America is a nation where currently about one in every hundred of its inhabitants is behind the bars of a prison cell. The “rough justice” in America has resulted in overcrowded prisons, and never in the civilized world have so many been locked up for so little.[15] With less than 5 percent of the global population, the United States has almost one quarter of the world’s prisoners. Canada’s incarceration rate, by contrast, is less than one-sixth of the U.S. rate, despite sharing a relatively similar economic and political system.[16] The U.S. Supreme Court recently ruled that the state of California had to reduce the disturbing pattern of overcrowding in its prisons or, alternatively, tens of thousands of inmates could be released. As one commentator noted, “a majority of the justices decided that when a state approaches Stalinist standards of barbarity, something has to be done.”[17]
In his majority opinion, Justice Anthony Kennedy cited the unsanitary and unsafe prison overcrowding: “To incarcerate, society takes from prisoners the means to provide for their own needs … A prison’s failure to provide sustenance for inmates may actually produce physical torture or a lingering death.”[18]
The Supreme Court of the United States cited Canada as a suitable model to emulate for prison reform. Statistics demonstrated that the prison population of Canada had been lowered without sacrificing public safety.[19]

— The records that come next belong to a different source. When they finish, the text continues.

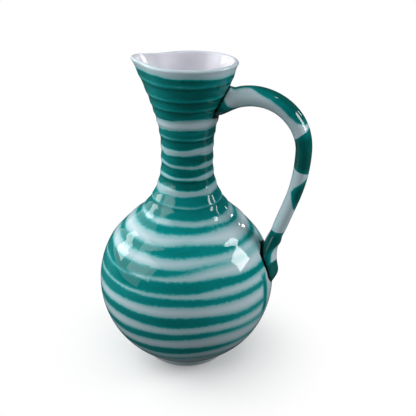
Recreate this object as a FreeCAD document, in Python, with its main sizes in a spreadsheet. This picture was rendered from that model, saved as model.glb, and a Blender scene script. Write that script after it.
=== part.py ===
"""Hand-thrown ceramic pouring jug: foot ring, belly, neck, pinched mouth, pulled handle and its two luted joints.

Millimetres. The origin is the centre of the foot on the table, +Z is up, the handle is at +X and the spout at -X.
"""
import FreeCAD, Part
import itertools
import math
import os
from Sketcher import Constraint

V = FreeCAD.Vector
FULL_TURN = 360.0
HALF_TURN = 180.0
QUARTER_TURN = 90.0
SAME = 1e-6

# Numbers that a sketch uses for its own points and axes
ORIGIN_INDEX, UPRIGHT_AXIS_INDEX = -1, -2
START_INDEX, END_INDEX, CENTRE_INDEX = 1, 2, 3

# Where the neck ends and the mouth begins, as a share of the height of the neck's upper curve
MOUTH_FOOT_SHARE = 0.7524

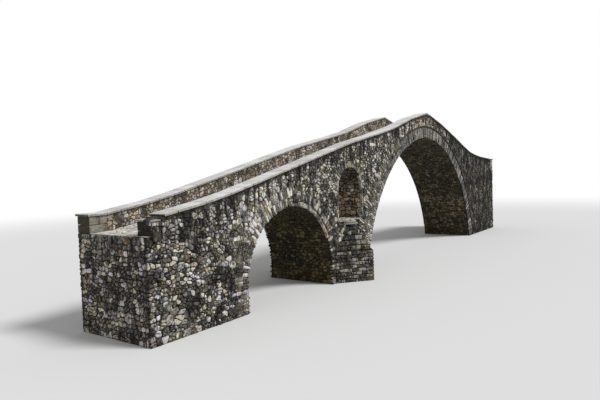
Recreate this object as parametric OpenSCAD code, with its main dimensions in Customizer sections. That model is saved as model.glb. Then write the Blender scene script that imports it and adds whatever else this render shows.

Ed Genson spoke candidly of devoting his professional life to a system of justice in Midwestern America that was very heavily weighted in favour of the prosecution. It is essentially a terrible system, he acknowledged, that is pro-prosecution from the introduction of the indictment to the conclusion of the case. His experience in the Conrad Black trial exposed him to the Canadian justice system for the first time. Canada was an “eye-opener” for him. “You don’t have more crime in Canada,” he shared with me. “It can’t be that pro-prosecution rules in my country are beneficial.”
Patricia Holmes, one of Mark Kipnis’s lawyers, vividly described the injustice of the guilty verdicts against her client as something that “makes me hurt.” She pointed to the prosecutors in the case as overzealous.